The B story is whether or not George, as trustee of 25,000 acres of ancestral land — virginal, undeveloped land in Hawaii — will sell the land and turn it into golf courses and condos.

George’s wife is also a thrill-seeker who (a) does dangerous things like ride really fast in power boats and (b) was cheating on him. Also (c) she isn’t the protag for 3/4ths of the movie, as Anne Hathaway is before getting thwacked by that random truck.

So it makes story sense for George’s wife to get injured while riding too fast in a power boat with a man who’s not her husband, though this is a different man than the one she’s sleeping with.

And it makes story sense for the man she is cheating with — who is also married with kids — to get punished. This happens after George and his daughter visit and the man’s wife figures things out.

To get me to watch ONE DAY again, you’d have to hand me a stack of purple euros and an endless pitcher of margaritas, and even then, I’m 50-50.

I’d happily watch THE DESCENDANTS again. There are plenty of neat little moments throughout, like the obnoxious surfer-stoner friend of the daughter who turns out to be kinder and wiser than he looks. George is also happy to look goofy, like whenever his character runs, which is hilarious.
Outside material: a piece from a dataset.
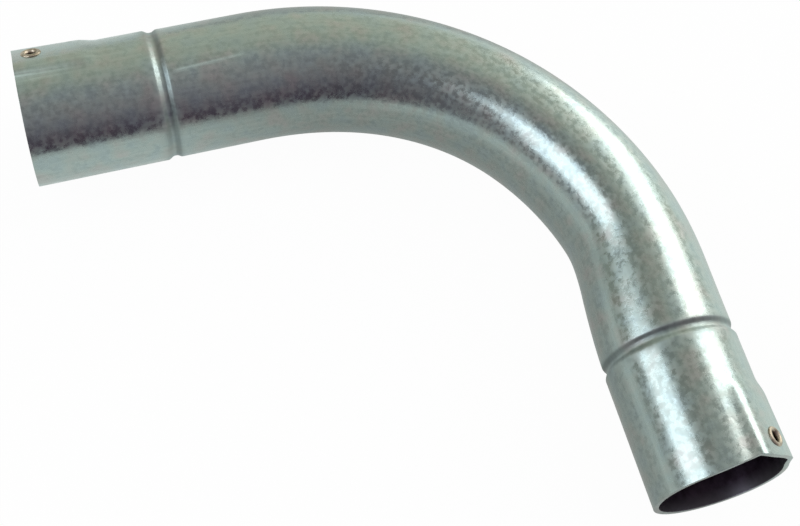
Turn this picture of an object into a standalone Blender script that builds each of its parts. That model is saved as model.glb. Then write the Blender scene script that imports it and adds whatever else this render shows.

He doesn’t insist on being a movie star.

This is what I like about George and his OCEAN 11 buddies Brad Pitt and Matt Damon — despite being voted Sexiest Man Alive, none of them care about looking stupid. They take risks. They roll the dice with movies big and small.

THE DESCENDANTS is a small movie that says big things. There are no CGI effects. It looks like a no-budget indie movie. And you don’t care, because the story is good.

George suffers, sacrifices and grows. He learns how to be a dad for his daughters, and makes the right choice by not selling all that land, consequences be damned. Things happen for a reason, and nobody gets randomly hit by a truck.

You leave the movie feeling hopeful, and a little wiser.

Verdict: Buy it, if movies can still be bought and stored on the cloud or whatever.